• Challenge: Report every line in the listing that contains the string "update".

-- Start of Data for this task --

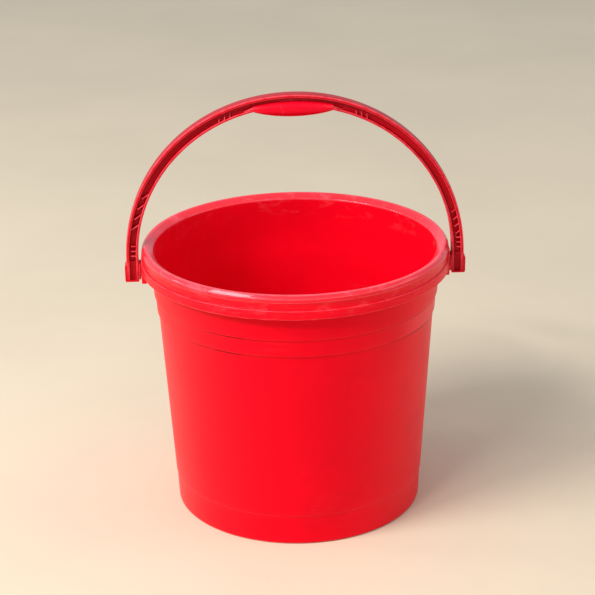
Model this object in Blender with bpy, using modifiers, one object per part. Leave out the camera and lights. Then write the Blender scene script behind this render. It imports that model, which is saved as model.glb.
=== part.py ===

-- End of Data for this task --
-- Start of Data for this task --

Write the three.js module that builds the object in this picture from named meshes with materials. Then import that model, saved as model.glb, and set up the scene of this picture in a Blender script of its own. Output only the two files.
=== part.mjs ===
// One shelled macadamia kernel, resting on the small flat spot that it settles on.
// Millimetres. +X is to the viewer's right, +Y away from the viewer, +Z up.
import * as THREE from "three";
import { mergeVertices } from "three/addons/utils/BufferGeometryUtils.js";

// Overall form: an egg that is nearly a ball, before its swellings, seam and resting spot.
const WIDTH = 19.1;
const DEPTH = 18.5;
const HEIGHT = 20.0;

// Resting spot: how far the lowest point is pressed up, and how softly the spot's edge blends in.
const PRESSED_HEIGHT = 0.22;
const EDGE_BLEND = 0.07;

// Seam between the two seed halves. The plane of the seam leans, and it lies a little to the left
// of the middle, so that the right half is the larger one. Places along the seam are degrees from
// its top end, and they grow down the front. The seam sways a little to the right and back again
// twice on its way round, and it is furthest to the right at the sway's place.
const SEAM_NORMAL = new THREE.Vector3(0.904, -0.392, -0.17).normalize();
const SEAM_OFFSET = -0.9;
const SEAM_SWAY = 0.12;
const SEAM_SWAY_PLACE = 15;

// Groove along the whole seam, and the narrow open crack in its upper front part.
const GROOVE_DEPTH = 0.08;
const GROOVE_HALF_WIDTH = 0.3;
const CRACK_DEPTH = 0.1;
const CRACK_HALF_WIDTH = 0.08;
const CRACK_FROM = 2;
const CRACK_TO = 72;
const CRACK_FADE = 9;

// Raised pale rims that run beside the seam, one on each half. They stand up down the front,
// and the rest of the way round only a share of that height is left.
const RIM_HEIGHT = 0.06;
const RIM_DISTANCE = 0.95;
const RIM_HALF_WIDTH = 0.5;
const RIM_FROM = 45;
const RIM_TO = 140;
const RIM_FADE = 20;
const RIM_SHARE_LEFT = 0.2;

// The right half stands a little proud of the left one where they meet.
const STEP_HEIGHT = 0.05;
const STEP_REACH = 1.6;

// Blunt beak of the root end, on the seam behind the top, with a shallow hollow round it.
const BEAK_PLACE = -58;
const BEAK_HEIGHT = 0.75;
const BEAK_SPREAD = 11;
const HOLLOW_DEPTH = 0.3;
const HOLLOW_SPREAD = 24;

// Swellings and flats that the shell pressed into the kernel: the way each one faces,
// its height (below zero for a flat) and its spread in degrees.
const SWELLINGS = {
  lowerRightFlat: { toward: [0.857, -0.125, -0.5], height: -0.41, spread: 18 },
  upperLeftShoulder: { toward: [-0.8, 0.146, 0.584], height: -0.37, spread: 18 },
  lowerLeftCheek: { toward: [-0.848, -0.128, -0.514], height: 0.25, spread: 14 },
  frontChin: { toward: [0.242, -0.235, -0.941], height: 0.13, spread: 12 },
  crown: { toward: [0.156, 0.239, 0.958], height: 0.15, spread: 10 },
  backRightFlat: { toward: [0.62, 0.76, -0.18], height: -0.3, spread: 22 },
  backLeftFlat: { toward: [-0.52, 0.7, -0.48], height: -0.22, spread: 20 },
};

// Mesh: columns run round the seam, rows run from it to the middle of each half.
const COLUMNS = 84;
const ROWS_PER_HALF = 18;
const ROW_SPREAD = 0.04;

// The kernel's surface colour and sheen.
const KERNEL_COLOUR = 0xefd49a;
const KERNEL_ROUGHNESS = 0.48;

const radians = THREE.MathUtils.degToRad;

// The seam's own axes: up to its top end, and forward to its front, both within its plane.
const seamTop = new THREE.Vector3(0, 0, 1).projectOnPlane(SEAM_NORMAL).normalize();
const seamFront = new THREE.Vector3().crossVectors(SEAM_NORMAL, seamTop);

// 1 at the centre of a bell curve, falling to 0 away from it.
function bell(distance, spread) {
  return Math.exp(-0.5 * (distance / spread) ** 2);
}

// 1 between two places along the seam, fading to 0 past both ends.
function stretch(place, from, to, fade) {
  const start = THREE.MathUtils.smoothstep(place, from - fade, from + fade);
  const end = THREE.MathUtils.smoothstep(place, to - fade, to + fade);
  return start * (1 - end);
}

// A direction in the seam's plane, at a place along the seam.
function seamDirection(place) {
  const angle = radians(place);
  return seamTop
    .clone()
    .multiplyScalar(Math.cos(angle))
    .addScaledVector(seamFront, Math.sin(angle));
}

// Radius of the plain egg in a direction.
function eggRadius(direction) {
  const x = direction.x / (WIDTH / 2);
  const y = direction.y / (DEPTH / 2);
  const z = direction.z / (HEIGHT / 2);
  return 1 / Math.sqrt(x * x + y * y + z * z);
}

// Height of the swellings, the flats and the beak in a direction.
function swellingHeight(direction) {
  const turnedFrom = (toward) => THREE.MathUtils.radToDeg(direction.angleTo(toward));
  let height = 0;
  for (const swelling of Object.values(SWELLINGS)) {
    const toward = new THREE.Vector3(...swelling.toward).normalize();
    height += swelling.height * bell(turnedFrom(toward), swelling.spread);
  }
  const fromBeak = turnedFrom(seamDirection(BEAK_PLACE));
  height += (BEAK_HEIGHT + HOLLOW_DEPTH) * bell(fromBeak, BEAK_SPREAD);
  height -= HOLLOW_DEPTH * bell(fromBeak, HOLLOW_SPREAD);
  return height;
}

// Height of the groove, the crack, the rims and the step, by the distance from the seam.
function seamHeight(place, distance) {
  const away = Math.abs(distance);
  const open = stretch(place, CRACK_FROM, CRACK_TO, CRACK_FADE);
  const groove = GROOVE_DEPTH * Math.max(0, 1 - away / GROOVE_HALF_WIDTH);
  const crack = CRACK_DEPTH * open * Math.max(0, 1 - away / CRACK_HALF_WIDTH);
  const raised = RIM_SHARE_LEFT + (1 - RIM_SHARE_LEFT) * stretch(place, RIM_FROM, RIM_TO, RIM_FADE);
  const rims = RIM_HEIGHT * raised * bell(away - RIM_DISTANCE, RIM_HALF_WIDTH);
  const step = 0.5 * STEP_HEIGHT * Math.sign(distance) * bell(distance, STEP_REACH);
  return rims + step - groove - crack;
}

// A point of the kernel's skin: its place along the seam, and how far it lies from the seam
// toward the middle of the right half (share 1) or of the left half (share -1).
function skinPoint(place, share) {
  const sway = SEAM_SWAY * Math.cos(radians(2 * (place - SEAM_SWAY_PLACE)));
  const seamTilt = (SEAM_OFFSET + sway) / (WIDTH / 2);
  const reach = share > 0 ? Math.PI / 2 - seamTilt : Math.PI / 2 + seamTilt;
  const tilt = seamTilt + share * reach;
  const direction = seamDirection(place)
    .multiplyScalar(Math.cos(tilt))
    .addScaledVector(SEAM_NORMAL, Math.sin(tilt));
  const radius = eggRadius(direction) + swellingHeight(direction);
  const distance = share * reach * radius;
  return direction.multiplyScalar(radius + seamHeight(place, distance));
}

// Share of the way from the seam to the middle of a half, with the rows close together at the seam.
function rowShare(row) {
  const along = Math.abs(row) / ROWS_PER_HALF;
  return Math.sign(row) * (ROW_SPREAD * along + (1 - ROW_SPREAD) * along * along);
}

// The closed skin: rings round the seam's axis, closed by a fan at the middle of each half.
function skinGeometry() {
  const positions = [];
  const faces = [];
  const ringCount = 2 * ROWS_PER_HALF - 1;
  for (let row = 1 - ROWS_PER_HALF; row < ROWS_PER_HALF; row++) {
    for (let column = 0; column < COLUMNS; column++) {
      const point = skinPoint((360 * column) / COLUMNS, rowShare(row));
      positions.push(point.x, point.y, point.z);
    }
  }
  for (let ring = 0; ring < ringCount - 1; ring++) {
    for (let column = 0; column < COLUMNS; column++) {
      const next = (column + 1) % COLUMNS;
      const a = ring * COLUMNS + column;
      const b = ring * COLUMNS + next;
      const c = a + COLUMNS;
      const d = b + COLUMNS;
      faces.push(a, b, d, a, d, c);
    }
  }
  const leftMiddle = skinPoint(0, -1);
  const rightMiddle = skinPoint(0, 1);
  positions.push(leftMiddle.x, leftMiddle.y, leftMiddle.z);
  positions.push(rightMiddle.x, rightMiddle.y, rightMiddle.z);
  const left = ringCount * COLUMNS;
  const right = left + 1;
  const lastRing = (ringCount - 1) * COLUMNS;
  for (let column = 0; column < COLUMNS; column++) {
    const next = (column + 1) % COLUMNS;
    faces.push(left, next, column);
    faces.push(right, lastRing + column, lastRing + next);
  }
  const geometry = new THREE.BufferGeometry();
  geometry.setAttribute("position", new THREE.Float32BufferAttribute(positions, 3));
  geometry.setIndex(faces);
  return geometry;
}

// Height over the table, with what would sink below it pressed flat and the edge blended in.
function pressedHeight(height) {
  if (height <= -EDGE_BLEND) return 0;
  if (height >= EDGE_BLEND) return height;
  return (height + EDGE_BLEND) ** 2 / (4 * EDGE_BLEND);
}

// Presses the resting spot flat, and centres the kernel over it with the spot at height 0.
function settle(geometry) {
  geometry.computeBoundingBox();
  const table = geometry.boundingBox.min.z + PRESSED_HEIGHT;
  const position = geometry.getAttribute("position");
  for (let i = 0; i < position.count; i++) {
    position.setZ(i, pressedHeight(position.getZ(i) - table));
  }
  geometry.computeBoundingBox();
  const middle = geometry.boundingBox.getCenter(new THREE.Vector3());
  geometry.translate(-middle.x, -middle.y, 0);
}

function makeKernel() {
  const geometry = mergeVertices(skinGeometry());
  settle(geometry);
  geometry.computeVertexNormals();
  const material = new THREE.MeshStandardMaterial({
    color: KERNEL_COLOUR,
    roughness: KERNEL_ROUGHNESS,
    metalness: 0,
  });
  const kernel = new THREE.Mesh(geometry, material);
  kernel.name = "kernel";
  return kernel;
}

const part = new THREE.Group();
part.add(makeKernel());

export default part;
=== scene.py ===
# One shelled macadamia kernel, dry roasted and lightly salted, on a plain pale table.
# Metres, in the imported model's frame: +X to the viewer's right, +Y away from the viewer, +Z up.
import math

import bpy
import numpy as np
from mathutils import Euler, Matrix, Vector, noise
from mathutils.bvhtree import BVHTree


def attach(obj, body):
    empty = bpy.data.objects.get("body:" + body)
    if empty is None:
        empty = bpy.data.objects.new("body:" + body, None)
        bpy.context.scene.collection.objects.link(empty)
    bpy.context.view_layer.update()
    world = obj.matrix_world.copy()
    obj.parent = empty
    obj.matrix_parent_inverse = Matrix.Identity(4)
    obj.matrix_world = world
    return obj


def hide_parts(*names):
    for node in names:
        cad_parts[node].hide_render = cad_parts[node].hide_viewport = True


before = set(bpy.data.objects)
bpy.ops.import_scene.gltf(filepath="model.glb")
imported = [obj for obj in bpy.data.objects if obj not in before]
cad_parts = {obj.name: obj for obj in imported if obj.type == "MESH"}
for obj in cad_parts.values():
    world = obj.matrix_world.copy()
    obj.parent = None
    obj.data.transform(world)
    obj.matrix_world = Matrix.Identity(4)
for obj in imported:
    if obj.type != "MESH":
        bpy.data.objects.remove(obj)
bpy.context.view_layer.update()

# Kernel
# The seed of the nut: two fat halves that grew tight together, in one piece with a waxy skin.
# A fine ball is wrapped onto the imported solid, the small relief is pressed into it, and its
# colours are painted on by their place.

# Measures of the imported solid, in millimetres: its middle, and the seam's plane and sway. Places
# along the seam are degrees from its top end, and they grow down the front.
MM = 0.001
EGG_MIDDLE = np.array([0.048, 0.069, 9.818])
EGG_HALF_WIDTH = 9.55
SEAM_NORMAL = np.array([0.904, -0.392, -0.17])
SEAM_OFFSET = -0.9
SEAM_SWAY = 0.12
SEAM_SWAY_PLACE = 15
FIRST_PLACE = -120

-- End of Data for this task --

• Exercise solution:
    bpy.context.view_layer.update()
bpy.context.view_layer.update()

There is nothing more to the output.